[Dataset content start]

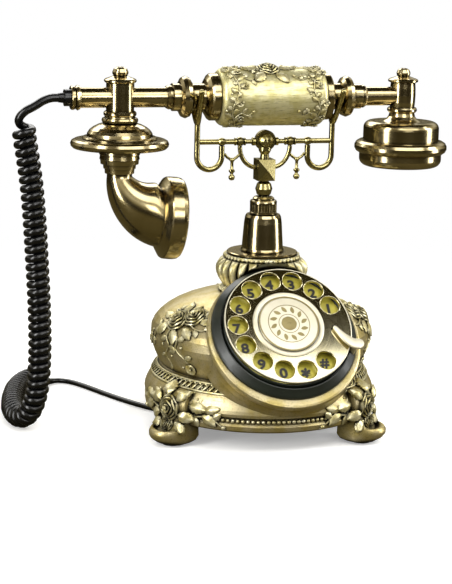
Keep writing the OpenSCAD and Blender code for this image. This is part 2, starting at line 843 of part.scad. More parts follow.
module mouth_neck() {
    color(dark_metal)
        translate([-mouth_x, 0, 0])
            turned([[7, elbow_top_z], [10.2, elbow_top_z], [10.4, 188.4], [11.2, 188.6], [11.5, 191.6],
                    [13.2, 191.8], [13.5, 194.8], [14, 195.2], [13.6, 197.8], [14.2, 198.4],
                    [13.8, 201.6], [13.8, 202.4], [7, 202.4]]);
}

// Centre line and radius of the elbow, at a share k of the way from the neck to the bell
elbow_steps = 8;
elbow_dir = [cos(elbow_tilt), 0, -sin(elbow_tilt)];
function elbow_point(k) =
    let (a = (90 - elbow_tilt) * k, r = elbow_bend_r - 4.3 * sin(180 * k))
    elbow_pivot - r * [cos(a), 0, sin(a)];
function elbow_radius(k) = 8.8 + 12.2 * sin(90 * k);
elbow_end = elbow_point(1);

module mouth_elbow() {
    top = [-mouth_x, 0, elbow_top_z];
    shares = [for (i = [0:elbow_steps]) i / elbow_steps];
    route = concat([top], [for (k = shares) elbow_point(k)]);
    radii = concat([elbow_radius(0)], [for (k = shares) elbow_radius(k)]);
    dirs = concat(
        [[0, 0, -1]],
        [for (k = shares) let (a = (90 - elbow_tilt) * k) [sin(a), 0, -cos(a)]]
    );
    inner = [for (r = radii) r - 2];
    color(dark_metal)
        difference() {
            swept(route, radii, dirs, 24, [0, 1, 0]);
            swept(
                concat([top + [0, 0, 1]], route, [elbow_end + elbow_dir]),
                concat([inner[0]], inner, [inner[len(inner) - 1]]),
                concat([dirs[0]], dirs, [elbow_dir]), 24, [0, 1, 0]
            );
        }
}

// Frame of the bell: local Z points out of its mouth
module bell_place() {
    translate(elbow_end) rotate([0, 90 + elbow_tilt, 0]) children();
}

module mouth_rim() {
    color(dark_metal)
        bell_place()
            turned([[19.4, 0], [21, 0], [21.8, 0.6], [24.4, 2], [28.2, 4.4], [28.8, 5.4],
                    [29, 7.4], [29, 12.6], [28.5, 15], [27.6, 16.2], [26.4, 16.4], [25.8, 15.4],
                    [25.4, 9.4], [24.4, 7], [24.4, 5], [21, 3]]);
}

module microphone() {
    color(black_plastic)
        bell_place() {
            difference() {
                turned([[0, 7], [24.4, 7], [25.3, 9.2], [12, 10.6], [0, 11]]);
                for (ringno = [1:3])
                    for (i = [0:6 * ringno - 1])
                        rotate([0, 0, i * 60 / ringno])
                            translate([5.6 * ringno, 0, 6]) cylinder(r = 1.1, h = 6);
                translate([0, 0, 6]) cylinder(r = 1.1, h = 6);
            }
            translate([0, 0, 1]) cylinder(r = 8, h = 6);
        }
}

module ear_sleeve() {
    color(dark_metal)
        translate([ear_x, 0, 0])
            turned([[7.6, 229.4], [8.8, 229.4], [9.15, 233], [9.3, 238], [9.15, 243], [8.8, 247.4],
                    [9.8, 247.4], [10.75, 248], [10.75, 249.2], [9.8, 249.9], [6, 251.2],
                    [4.4, 252], [4.9, 253], [5, 254.2], [4, 256.4], [2.4, 257.3], [0, 257.6],
                    [0, 247.4], [7.6, 247.4]]);
}

module ear_cup() {
    color(dark_metal)
        translate([ear_x, 0, 0])
            turned(concat(
                [[7.6, 229.4], [10, 229.4], [10.7, 228.4], [10.7, 227], [9.6, 225.8], [9, 225.4],
                 [9.6, 223], [11.2, 221], [13.8, 219.5], [22.2, 219.5]],
                [for (a = [75:-15:0]) [22.2 + 5 * cos(a), 214.5 + 5 * sin(a)]],
                [[27.2, 205.6]],
                [for (a = [70:-28:-70]) [28.8 + 4.6 * cos(a), 201 + 4.6 * sin(a)]],
                [[29.4, 196.6], [26, 196.6], [26, 204], [24.4, 212.5], [20, 216.5], [7.6, 217.5]]
            ));
}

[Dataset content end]

### What to do:
Only the lines from the beginning of the material above through the line with "elbow_end = elbow_point(1);" are wanted; extract them exactly.

### Reply to the task:
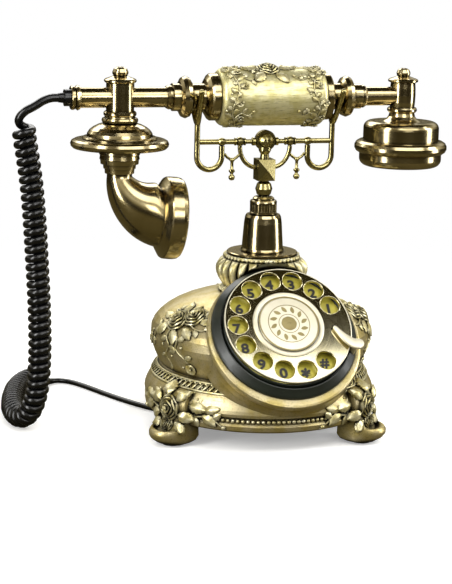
Keep writing the OpenSCAD and Blender code for this image. This is part 2, starting at line 843 of part.scad. More parts follow.
module mouth_neck() {
    color(dark_metal)
        translate([-mouth_x, 0, 0])
            turned([[7, elbow_top_z], [10.2, elbow_top_z], [10.4, 188.4], [11.2, 188.6], [11.5, 191.6],
                    [13.2, 191.8], [13.5, 194.8], [14, 195.2], [13.6, 197.8], [14.2, 198.4],
                    [13.8, 201.6], [13.8, 202.4], [7, 202.4]]);
}

// Centre line and radius of the elbow, at a share k of the way from the neck to the bell
elbow_steps = 8;
elbow_dir = [cos(elbow_tilt), 0, -sin(elbow_tilt)];
function elbow_point(k) =
    let (a = (90 - elbow_tilt) * k, r = elbow_bend_r - 4.3 * sin(180 * k))
    elbow_pivot - r * [cos(a), 0, sin(a)];
function elbow_radius(k) = 8.8 + 12.2 * sin(90 * k);
elbow_end = elbow_point(1);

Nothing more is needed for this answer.